---------- GIVEN DATA

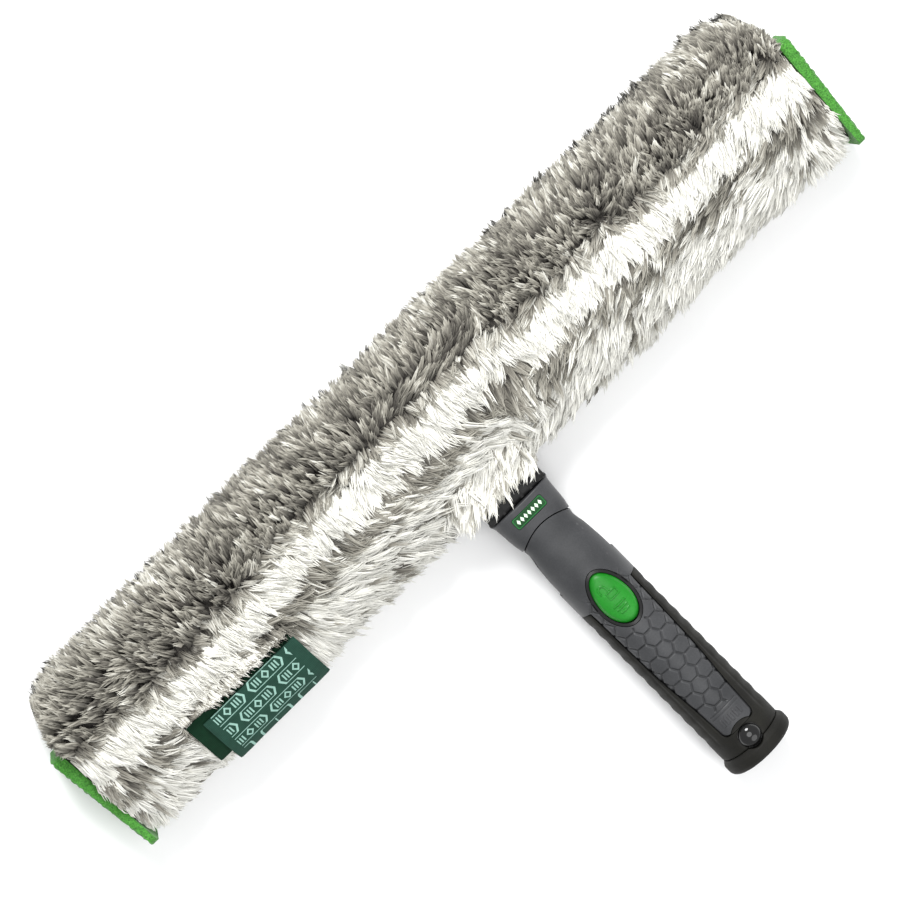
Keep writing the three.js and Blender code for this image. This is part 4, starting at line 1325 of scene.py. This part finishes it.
def grow_zone(name, zone, rng):
    """A zone's strands: root, bend and tip points, widths, shades and the skin's normal."""
    x, place = lock_roots(name, zone, rng)
    locks = len(x)
    s = CURVE[place, 0]
    shade = lock_shades(zone, x, s, rng)
    wander = lock_wander(zone, x, s, rng)
    lean = zone["lean"] + rng.normal(0, 11, locks) + 8 * ripple(x, s, 26, 33)
    if zone["comb"] < 0:
        lean = lean + 38 * combed_patch(x, s) + 14 * smoothstep(232, 222, s)
    over_yoke = (np.abs(x) < YOKE_SIDE + 4) & (s < 186) & (NORMAL[place, 1] > 0)
    lean = np.radians(np.where(over_yoke, 76, lean))
    shade = np.where(over_yoke & (np.random.default_rng(SEED).uniform(0, 1, locks) < 0.16), 0.64, shade)
    if name == "parting":
        shade = np.minimum(shade, 0.72)
    wander = np.where(over_yoke, np.radians(rng.normal(-44, 18, locks)), wander)
    length = zone["length"] * rng.uniform(0.78, 1.1, locks) * np.where(over_yoke, 1.12, 1)
    length *= 1 - (0.25 + 0.25 * smoothstep(200, 185, s)) * smoothstep(HALF - 9, HALF, np.abs(x))
    if zone["comb"] < 0:
        length *= 1 - 0.10 * x / HALF
    n = STRANDS_A_LOCK
    lock = np.repeat(np.arange(locks), n)
    tuft = 0.85 if zone["comb"] < 0 else 1.1
    spread = rng.normal(0, tuft, (locks * n, 2))
    step = np.rint(spread[:, 1] / (PERIMETER / TURN)).astype(int)
    at = (place[lock] + step) % TURN
    inset = 1.2 if zone["comb"] > 0 else 6.5
    root_x = np.clip(x[lock] + spread[:, 0], -HALF + inset, HALF - inset)
    depth = ground_depth(root_x, at) + 0.8
    root = np.column_stack([root_x, CURVE[at] - NORMAL[at] * depth[:, None]])
    up = np.column_stack([np.zeros(locks), NORMAL[place]])
    flow = np.column_stack([np.zeros(locks), TANGENT[place]]) * zone["comb"]
    up[over_yoke] = (0.0, 0.0, 1.0)
    flow[over_yoke] = (0.0, -1.0, -0.08)
    combed = flow * np.cos(wander)[:, None] + np.array([1.0, 0, 0]) * np.sin(wander)[:, None]
    later = np.clip(lean + np.radians(26), 0, np.radians(94))
    first = up * np.cos(lean)[:, None] + combed * np.sin(lean)[:, None]
    second = up * np.cos(later)[:, None] + combed * np.sin(later)[:, None]
    reach = (length[:, None] * 0.5 * (first + second))[lock]
    half_way = (length[:, None] * 0.55 * first)[lock]
    centre = np.column_stack([x, CURVE[place] - NORMAL[place] * (ground_depth(x, place) + 0.8)[:, None]])
    offset = root - centre[lock]
    scale = rng.uniform(0.72, 1.08, locks * n)[:, None]
    bend = root + half_way * scale - offset * 0.3 + rng.normal(0, 0.25, root.shape)
    tip = root + reach * scale - offset * 0.72 + rng.normal(0, 0.38, root.shape)
    if name != "underside":
        bend = keep_off_tape(bend, root, 0.0, rng)
        tip = keep_off_tape(tip, root, 5.2, rng)
    root, bend, tip = lean_ends(root), lean_ends(clear_of_yoke(bend)), lean_ends(clear_of_yoke(tip))
    bend, tip = clear_of_pads(bend, rng), clear_of_pads(tip, rng)
    shades = np.clip(shade[lock] + rng.normal(0, 0.05, locks * n), 0.0, 1.0)
    width = rng.uniform(0.30, 0.56, locks * n) * (1.12 if zone["comb"] < 0 else 0.92)
    return root, bend, tip, width, shades, up[lock]


def grow_end(side, rng):
    """Strands on the sleeve's closed end, between its pad and the working edge."""
    middle = np.array([PAD_HIGH.y + 1, (PAD_LOW.z + PAD_HIGH.z) / 2])
    count = 2000
    index = rng.integers(0, TURN, count)
    station = np.full(count, side * (HALF - 2.5))
    rim = CURVE[index] - NORMAL[index] * (ground_depth(station, index) + 1.2)[:, None]
    place = middle + (rim - middle) * np.sqrt(rng.uniform(0, 1, count))[:, None]
    kept = place[:, 0] > PAD_HIGH.y - 1.5
    place = place[kept]
    locks = len(place)
    away = (place - middle) / 16
    out = 0.55 - 0.2 * np.clip(away[:, 0], 0, 1.2)
    lean = np.column_stack([side * out, 0.4 + 0.5 * away[:, 0], 0.8 * away[:, 1]])
    lean = lean + rng.normal(0, 0.3, lean.shape)
    lean /= np.linalg.norm(lean, axis=1, keepdims=True)
    n = STRANDS_A_LOCK
    lock = np.repeat(np.arange(locks), n)
    centre = np.column_stack([np.full(locks, side * (HALF - 4.6)), place])
    offset = np.column_stack([np.zeros(locks * n), rng.normal(0, 0.9, (locks * n, 2))])
    root = centre[lock] + offset
    reach = (lean * rng.uniform(7.0, 9.5, locks)[:, None])[lock] * rng.uniform(0.75, 1.05, locks * n)[:, None]
    bend = root + reach * 0.5 - offset * 0.3 + rng.normal(0, 0.25, root.shape)
    tip = root + reach - offset * 0.7 + rng.normal(0, 0.35, root.shape) - np.array([0, 0, 0.8])
    shade = rng.choice([0.2, 0.42, 0.62], locks, p=[0.25, 0.5, 0.25]) + rng.normal(0, 0.08, locks)
    shades = np.clip(shade[lock] + rng.normal(0, 0.05, locks * n), 0, 1)
    width = rng.uniform(0.33, 0.6, locks * n)
    return root, clear_of_pads(bend, rng), clear_of_pads(tip, rng), width, shades, lean[lock]


def strand_mesh(name, root, bend, tip, width, shades, up):
    """Closed, tapering strands of three rings of three points and a tip, as one mesh."""
    count = len(root)
    steps = np.array([0.0, 0.38, 0.74])
    thick = np.array([0.75, 1.0, 0.72])
    t = steps[None, :, None]
    control = 2 * bend - 0.5 * (root + tip)
    line = (1 - t) ** 2 * root[:, None] + 2 * t * (1 - t) * control[:, None] + t**2 * tip[:, None]
    along = tip - root
    along /= np.linalg.norm(along, axis=1, keepdims=True) + 1e-9
    helper = np.where(np.abs(along[:, 2:3]) > 0.9, [[1.0, 0, 0]], [[0, 0, 1.0]])
    a = np.cross(along, helper)
    a /= np.linalg.norm(a, axis=1, keepdims=True) + 1e-9
    b = np.cross(along, a)
    angle = np.arange(3) * 2 * math.pi / 3
    around = a[:, None] * np.cos(angle)[None, :, None] + b[:, None] * np.sin(angle)[None, :, None]
    ring = line[:, :, None] + around[:, None] * (width[:, None, None, None] * thick[None, :, None, None])
    points = np.concatenate([ring.reshape(count, 9, 3), tip[:, None]], axis=1)
    points[..., 2] = np.maximum(points[..., 2], FLOOR_Z + 0.35)
    quads = [
        (r * 3 + i, r * 3 + (i + 1) % 3, r * 3 + 3 + (i + 1) % 3, r * 3 + 3 + i)
        for r in (0, 1)
        for i in range(3)
    ]
    tris = [(6 + i, 6 + (i + 1) % 3, 9) for i in range(3)] + [(2, 1, 0)]
    corners = np.array([v for face in quads + tris for v in face])
    sizes = np.array([4] * len(quads) + [3] * len(tris))
    loops = (corners[None] + (np.arange(count) * 10)[:, None]).reshape(-1)
    first = np.concatenate([[0], np.cumsum(sizes)[:-1]])
    starts = (first[None] + (np.arange(count) * len(corners))[:, None]).reshape(-1)
    mesh = bpy.data.meshes.new(name)
    mesh.vertices.add(count * 10)
    mesh.vertices.foreach_set("co", to_frame(points).astype(np.float32).reshape(-1))
    mesh.loops.add(len(loops))
    mesh.loops.foreach_set("vertex_index", loops.astype(np.int32))
    mesh.polygons.add(len(starts))
    mesh.polygons.foreach_set("loop_start", starts.astype(np.int32))
    mesh.polygons.foreach_set("use_smooth", np.ones(len(starts), bool))
    mesh.update(calc_edges=True)
    height = np.array([0.0] * 3 + [0.4] * 3 + [0.75] * 3 + [1.0])[corners]
    uv = np.empty((count, len(corners), 2))
    uv[..., 0] = np.clip(shades, 0.01, 0.99)[:, None] + (corners[None] % 3 - 1) * 0.003
    uv[..., 1] = 0.02 + 0.96 * height[None]
    layer = mesh.uv_layers.new(name="OFBake")
    layer.data.foreach_set("uv", uv.astype(np.float32).reshape(-1))
    soft = np.repeat(around[:, None], 3, axis=1).reshape(count, 9, 3) * 0.62
    soft = np.concatenate([soft + up[:, None] * 0.62, (up + along * 0.5)[:, None]], axis=1)
    soft /= np.linalg.norm(soft, axis=2, keepdims=True)
    mesh.normals_split_custom_set_from_vertices(soft.reshape(-1, 3).astype(np.float32))
    mesh.materials.append(PILE)
    obj = bpy.data.objects.new(name, mesh)
    bpy.context.scene.collection.objects.link(obj)
    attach(obj, "head")
    return obj


def build_pile():
    for number, (name, zone) in enumerate(ZONES.items()):
        rng = np.random.default_rng(SEED * 100 + number)
        parts = grow_zone(name, zone, rng)
        order = np.argsort(parts[0][:, 0], kind="stable")
        pieces = max(1, math.ceil(len(order) / STRAND_LIMIT))
        for k, chosen in enumerate(np.array_split(order, pieces)):
            label = f"pile_{name}" if pieces == 1 else f"pile_{name}_{k + 1}"
            strand_mesh(label, *[p[chosen] for p in parts])
    for word, side in (("left", -1), ("right", 1)):
        strand_mesh(f"pile_end_{word}", *grow_end(side, np.random.default_rng(SEED * 100 + 50 + side)))


build_ground()
build_pile()


# ---------------------------------------------------------------- end pads, strap and label


def build_end_pad(word, side):
    """A green scrub pad with a slanted outer side, soft edges and a fibrous face."""
    low, high = local(f"sleeve_end_pad_{word}")
    inner = HALF + GAP
    outer = max(abs(low.x), abs(high.x))
    rows = np.linspace(low.y, high.y, 90)
    slant = np.interp(rows, [low.y, high.y - 3], [0.9, outer - inner])
    rings = []
    for s, thick in zip(rows, slant):
        reach = min(s - low.y, high.y - s, 4)
        drop = 4 - math.sqrt(max(0, 16 - (4 - reach) ** 2))
        heights = np.linspace(low.z + drop + 0.2, high.z - drop - 0.2, 36)
        fuzz = 0.28 * ripple(np.full(36, s), heights, 5, 41) + 0.2 * ripple(np.full(36, s), heights, 2.2, 42)
        rim = np.clip(1 - np.minimum(heights - heights[0], heights[-1] - heights) / 1.2, 0, 1) ** 2
        face = inner + np.maximum(0.4, thick + fuzz - 0.35 - 0.6 * rim)
        x = np.concatenate([face, np.full(36, inner - end_slant(s))])
        z = np.concatenate([heights, heights[::-1]])
        rings.append(np.column_stack([side * x, np.full(72, s), z]))
    pad = from_rings(f"end_pad_{word}", np.array(rings))
    finish_piece(pad, PAD, "head", [f"sleeve_end_pad_{word}"], 45)


def surface_strip(name, x, reach, lift, across=60, wave=0.25):
    """A thin tape on the sleeve's upper side, between two section places."""
    along = np.linspace(reach[0], reach[1], 26)
    p = np.column_stack([np.interp(along, np.arange(TURN), CURVE[:, k]) for k in (0, 1)])
    n = np.column_stack([np.interp(along, np.arange(TURN), NORMAL[:, k]) for k in (0, 1)])
    rings = []
    for at in np.linspace(x[0], x[1], across):
        rise = wave * ripple(np.full(26, at), p[:, 0], 30, 51)
        rim = np.clip(1 - min(at - x[0], x[1] - at) / 0.8, 0, 1) ** 2 * 0.3
        top = p + n * (lift[1] + rise - rim)[:, None]
        low = p + n * (lift[0] + rise)[:, None]
        ring = np.vstack([top, low[::-1]])
        rings.append(np.column_stack([np.full(len(ring), at), ring]))
    strip = from_rings(name, np.array(rings))
    add_tape_map(strip, x, p)
    length = np.hypot(*np.diff(p + n * lift[0], axis=0).T).sum()
    return strip, length


def add_tape_map(strip, x, path):
    """A map over the tape: the figure's repeats across, and its rows from the edge."""
    mesh = strip.data
    layer = mesh.uv_layers.new(name="tape")
    co = np.array([v.co for v in mesh.vertices])
    run = np.concatenate([[0], np.cumsum(np.hypot(*np.diff(path, axis=0).T))])
    order = np.argsort(path[:, 0])
    across = (co[:, 0] / MM - x[0]) / 23.0
    rows = np.interp((co[:, 1] - HANDLE_END) / MM, path[order, 0], run[order]) / 8.6
    vertex = np.array([loop.vertex_index for loop in mesh.loops])
    layer.data.foreach_set("uv", np.column_stack([across, rows])[vertex].astype(np.float32).reshape(-1))


def section_index(s):
    """The section place on the sleeve's upper side at a distance s."""
    return UPPER[np.argmin(np.abs(CURVE[UPPER, 0] - s))]


def build_closure():
    reach = (section_index(STRAP_HIGH.y - 0.4), section_index(STRAP_LOW.y + 0.4))
    strap, length = surface_strip("closure_tape", (STRAP_LOW.x, STRAP_HIGH.x), reach, (0.5, 1.7))
    finish_piece(strap, STRAP, "head", ["closure_strap"], 50)
    reach = (section_index(LABEL_HIGH.y - 1), section_index(LABEL_LOW.y + 0.4))
    label, length = surface_strip("closure_tab", (LABEL_LOW.x, LABEL_HIGH.x), reach, (2.1, 3.1))
    finish_piece(label, LABEL, "head", ["closure_label"], 50)


build_end_pad("left", -1)
build_end_pad("right", 1)
build_closure()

--------------------

_SHORT PROBLEM_: Report all lines of the material that contain the word "three".

_OUTPUT FOR THIS EXERCISE_:
Keep writing the three.js and Blender code for this image. This is part 4, starting at line 1325 of scene.py. This part finishes it.
    """Closed, tapering strands of three rings of three points and a tip, as one mesh."""